The Tern of the Tide

Warmer by about 20 degrees C than our last trip to The Skerries in January, a Sp tide and calm seas made for a superb day around Carmel Head and then out to The Skerries from Harry Furlough's / Furlong's (?) rocks.
From Church Bay, we rounded Carmel head against the start of the ebb, enjoying some tricky rock hopping en route...
...and then a gentle surf off Carmel Head as the flow began to pick up.
Approaching Harry Furlough's rocks before starting the crossing: a giant ferry glide completed with the tide running at around 6kn. 
On the usual crazy bearing, we were swept past both Victoria Bank and Coal Rock, to land beneath the imposing lighthouse...
...amidst an incredible number of Arctic and Common Terns.
Acrobatic...
...and graceful...
...I watched their staccato flight from beneath the lighthouse...
...while others succumbed to the strong sun above.
Heading up to the northern end of The Skerries to start the crossing to Carmel Head, the tide is still running swiftly but without the immense power of our outward journey.
One of many Grey seals watches us pass, leaving this island outpost of North Wales to the terns and the tide.

Comments

MaryMaryQC said…
excellent photos Wil.
What camera do u have?
M
Will Herman said…
Hi Mary - thanks for your comment.

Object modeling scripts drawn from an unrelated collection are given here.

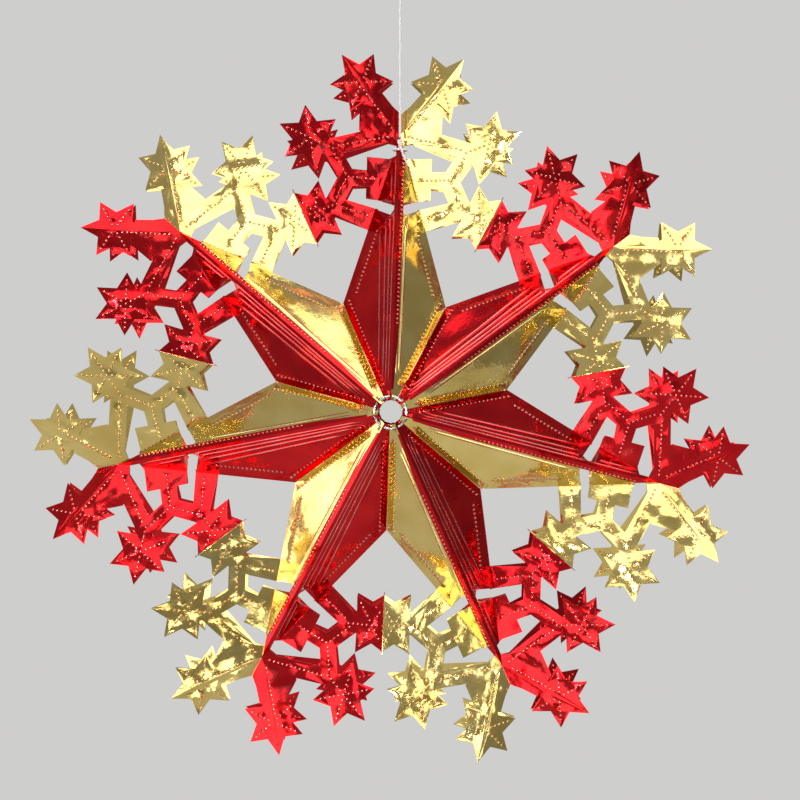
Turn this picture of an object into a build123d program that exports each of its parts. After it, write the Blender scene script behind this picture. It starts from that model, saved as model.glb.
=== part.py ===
"""Hanging foil snowflake star: seven folded rays of red and gold metallised film on a thread.

Each ray has a ridge on the front and one on the back.  A red leaf and a gold leaf meet at each
ridge, the red one lapping over the gold one.  A leaf is a single die-cut sheet: a steep panel that
runs down from the ridge to the star's middle plane, a lace of arms and six-pointed stars that is
creased along the panel's outer edge, and flanges that stand up where it meets the next ray.
The inner tips of all leaves are strung on two wire rings, and the top ray hangs on a thread.

Leaf coordinates: u runs along the ridge from the hub, w runs across it, and the height is measured
from the star's middle plane.  Row frame: the front faces -Y, +Z is up, and the origin is the top
of the hanging loop, where a hook bears.
"""

import os
from math import cos, hypot, pi, radians, sin, tan

from build123d import *

# Star, in millimetres and degrees
RAY_COUNT = 7
LEAN = 2.0  # how far the top ray leans clockwise, seen from the front
APEX_HEIGHT = 50.0  # height of the ridges where they would meet on the hub's axis
TIP_REACH = 196.5  # where a front ridge comes down to the middle plane
NOTCH_U = 75.5  # notch between two rays, along the ridge
LACE_SLOPE = 25.0  # how steeply the lace bends away from the middle plane

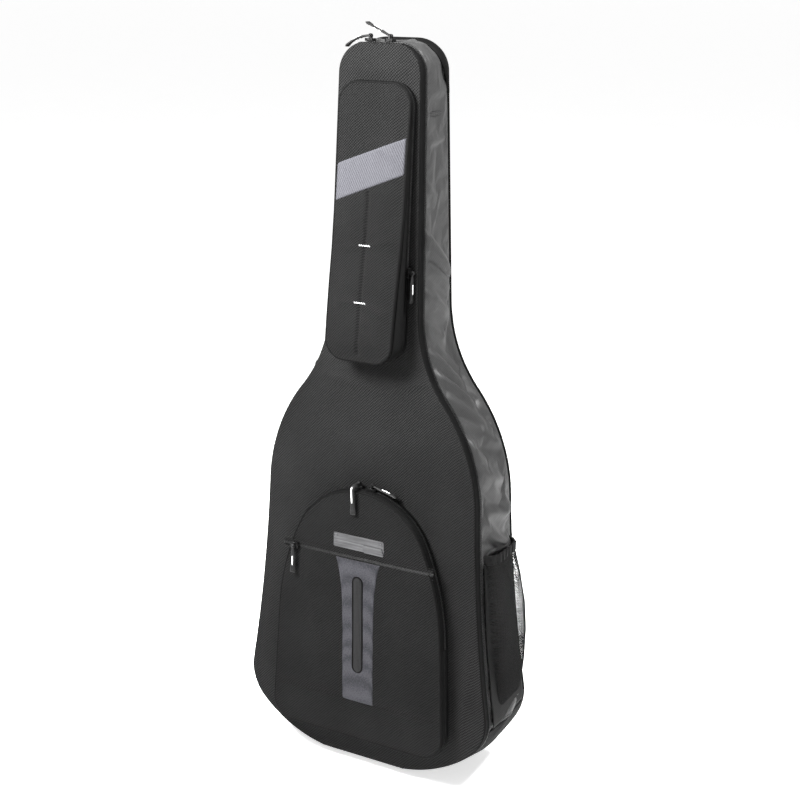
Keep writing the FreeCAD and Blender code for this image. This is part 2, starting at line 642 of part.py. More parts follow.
def make_draped_pull(label, place):
    """The same pull, curved so that it lies over the corner of the head."""
    body = new_body(label, place)
    barrel(body)
    half, radius, start = size("pull_thick") / 2, size("pull_drape"), size("barrel_hole") + 0.5
    first, last = math.asin(start / radius), size("pull_length") / radius
    centre, axis = Vector(-radius, 0, 0), Vector(0, 0, 1)
    arcs = [Part.ArcOfCircle(Part.Circle(centre, axis, radius + rise), -last, -first) for rise in (-half, half)]
    band = arcs + [Part.LineSegment(arcs[0].StartPoint, arcs[1].StartPoint),
                   Part.LineSegment(arcs[0].EndPoint, arcs[1].EndPoint)]
    pad(body, "YZ_Plane", band, "0", "dims.pull_width", midplane=True)


def on_front(x, depth, height, rotation=Rotation()):
    """Placement in the leaning front's frame."""
    return FRONT.multiply(Placement(Vector(x, depth, height), rotation))


def on_arch(centre_x, centre_z, radius, depth, clockwise):
    """Frame on an arch at an angle from its top: X along the arch, Z out of it."""
    turn = Rotation(Vector(0, 1, 0), clockwise)
    out = turn.multVec(Vector(0, 0, radius))
    return on_front(centre_x + out.x, depth, centre_z + out.z, turn)


def out_of(frame):
    """The pull's eye above a slider's frame."""
    return frame.multiply(Placement(Vector(0, 0, size("pivot_height")), Rotation()))


def turned(frame, axis, degrees):
    return frame.multiply(Placement(Vector(), Rotation(axis, degrees)))


def make_zip_hardware():
    across, along, up = Vector(0, 1, 0), Vector(1, 0, 0), Vector(0, 0, 1)
    quarter = 90
    # Main zip: both sliders rest on the flat top of the head, over the meeting of cover and shell.
    # The left pull lies over the corner; the right one is sprung up over the left slider.
    top = size("height") / math.cos(LEAN) + 0.3
    mouth = size("lid_depth")
    left = on_front(-BAG_FRONT.half_top, mouth, top)
    right = on_front(size("right_slider_reach"), mouth, top)
    make_slider("main_slider_left", left, False)
    make_slider("main_slider_right", right, False)
    lift = 25
    make_draped_pull("main_pull_left", turned(turned(out_of(left), across, quarter), up, quarter))
    make_pull("main_pull_right", turned(turned(out_of(right), across, quarter + lift), up, quarter))

    # Neck pocket: one slider low on the right side, its pull hanging.
    fold = size("neck_fold")
    corner_top = size("neck_pocket_bottom") + size("neck_pocket_corner")
    taper = size("neck_pocket_taper")
    side = size("neck_pocket_half_base") + size("neck_pocket_corner")
    side += (fold - corner_top) * math.tan(math.radians(taper))
    tape = side + size("chain_thick") + 0.2
    facing = Rotation(across, quarter + taper)
    neck = on_front(tape, -size("neck_pocket_split"), fold, facing)
    make_slider("neck_slider", neck, False)
    eye = neck.multVec(Vector(0, 0, size("pivot_height")))
    make_pull("neck_pull", Placement(eye, FRONT.Rotation.multiply(Rotation(up, quarter))))

    # Body pocket: two sliders at the top of the arch.
    arch = size("body_pocket_arch") + size("chain_thick") + 0.2
    centre = size("body_pocket_top") - size("body_pocket_arch")
    depth = -size("body_pocket_split")
    left = on_arch(0, centre, arch, depth, -4.5)
    right = on_arch(0, centre, arch, depth, 6)
    make_slider("body_slider_left", left, True)
    make_slider("body_slider_right", right, False)
    make_bent_pull("body_pull_left", out_of(left))
    make_pull("body_pull_right", turned(turned(out_of(right), across, -quarter + 8), up, quarter))

    # Flat pocket: one slider at the left end of its zip, its pull hanging in front.
    surface = -size("body_pocket_depth") - size("chain_thick") - 0.2
    flat = on_front(-109, surface, size("flat_zip_height"), Rotation(along, quarter))
    make_slider("flat_slider", flat, True)
    eye = flat.multVec(Vector(0, 0, size("pivot_height")))
    make_pull("flat_pull", Placement(eye, FRONT.Rotation))


# ---------------------------------------------------------------- build and write

def build():
    make_back()
    make_sides()
    make_lining()
    make_sill()
    make_shell_zip()
    make_neck_rest()
    make_mesh_pocket()
    make_shoulder_straps()
    make_side_handle()
    make_anchor_patches()
    make_hang_loop()
    make_front_cover()
    make_pocket("body_pocket", BODY_POCKET, size("body_fold"))
    make_pocket("neck_pocket", NECK_POCKET, size("neck_fold"))
    make_trims()
    make_zip_hardware()
    doc.recompute()


def sub_parts():
    """Every object that stands for a piece: bodies, and top-level shapes with a plain label."""
    grouped = {member.Name for item in doc.Objects if item.TypeId == "Part::MultiFuse" for member in item.Shapes}
    grouped.add("patch_blocks")
    kinds = ("PartDesign::Body", "Part::Box", "Part::MultiFuse", "Part::Feature")
    return [item for item in doc.Objects if item.TypeId in kinds and item.Name not in grouped]


def check():
    for item in doc.Objects:
        if "Invalid" in item.State or "Error" in item.State:
            raise SystemExit(f"{item.Name}: {item.State}")
    for item in sub_parts():
        if item.Shape.isNull() or not item.Shape.isValid() or not item.Shape.Solids:
            raise SystemExit(f"{item.Label} has no valid solid")


def write():
    os.makedirs("parts", exist_ok=True)
    for item in sub_parts():
        item.Shape.exportStep(f"parts/{item.Label}.step")
        print(f"{item.Label:24s} solids {len(item.Shape.Solids)}  volume {item.Shape.Volume / 1000:9.1f} cm3")


build()
check()
write()
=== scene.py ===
import math

import bpy
import numpy as np
from mathutils import Matrix, Vector


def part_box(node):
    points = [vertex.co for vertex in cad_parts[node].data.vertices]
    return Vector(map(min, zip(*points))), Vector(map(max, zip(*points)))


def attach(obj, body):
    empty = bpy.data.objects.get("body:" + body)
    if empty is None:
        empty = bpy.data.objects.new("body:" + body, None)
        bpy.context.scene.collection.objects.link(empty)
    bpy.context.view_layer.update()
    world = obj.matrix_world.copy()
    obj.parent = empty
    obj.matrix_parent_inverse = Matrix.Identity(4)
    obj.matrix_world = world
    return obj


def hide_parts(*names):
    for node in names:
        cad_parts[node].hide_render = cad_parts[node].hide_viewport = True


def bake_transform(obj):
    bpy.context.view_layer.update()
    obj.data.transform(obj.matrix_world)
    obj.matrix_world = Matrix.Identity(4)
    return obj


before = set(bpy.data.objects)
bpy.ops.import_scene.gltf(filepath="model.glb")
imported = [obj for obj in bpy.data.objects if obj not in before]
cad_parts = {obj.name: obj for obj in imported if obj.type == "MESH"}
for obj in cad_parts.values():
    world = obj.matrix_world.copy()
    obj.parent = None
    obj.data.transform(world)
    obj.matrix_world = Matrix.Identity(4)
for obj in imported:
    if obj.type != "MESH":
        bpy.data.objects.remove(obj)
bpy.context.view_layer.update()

# A padded gig bag, standing on its base. Metres, +Z up, the front faces -Y.
# Outlines are (x, height) pairs; the front cover leans back, so everything on it is placed by
# (x, depth, height) in the cover's own frame, where depth is positive inside the bag.

MM = 0.001
HALF_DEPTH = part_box("back_cover")[1].y
LEAN = math.radians(3.36)
HEIGHT = 1080 * MM
FRONT_HEIGHT = HEIGHT / math.cos(LEAN)
# Heights, on the cover, of its own fold and of the folds of the two pocket flaps.
COVER_FOLD, BODY_FOLD, NECK_FOLD = 52 * MM, 234 * MM, 773 * MM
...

I use two: an Olympus E420 from the boat (i.e. a relatively basic/cheaper DSLR), with a plastic zip lock bag around the controls to stop salt water drips - almost exclusively used with the 40mm - 150mm lens; and a Nikon D90 which I keep in a dry bag in the boat. Still not a full size sensor but expensive enough not to be able to justify risking it while afloat...
Cheers
Will
Ian said…
Great shots as usual will, love the first Tern image in particular
Kind Regards
Odin Hestholm said…
Nice pictures. Black and white is effectfull!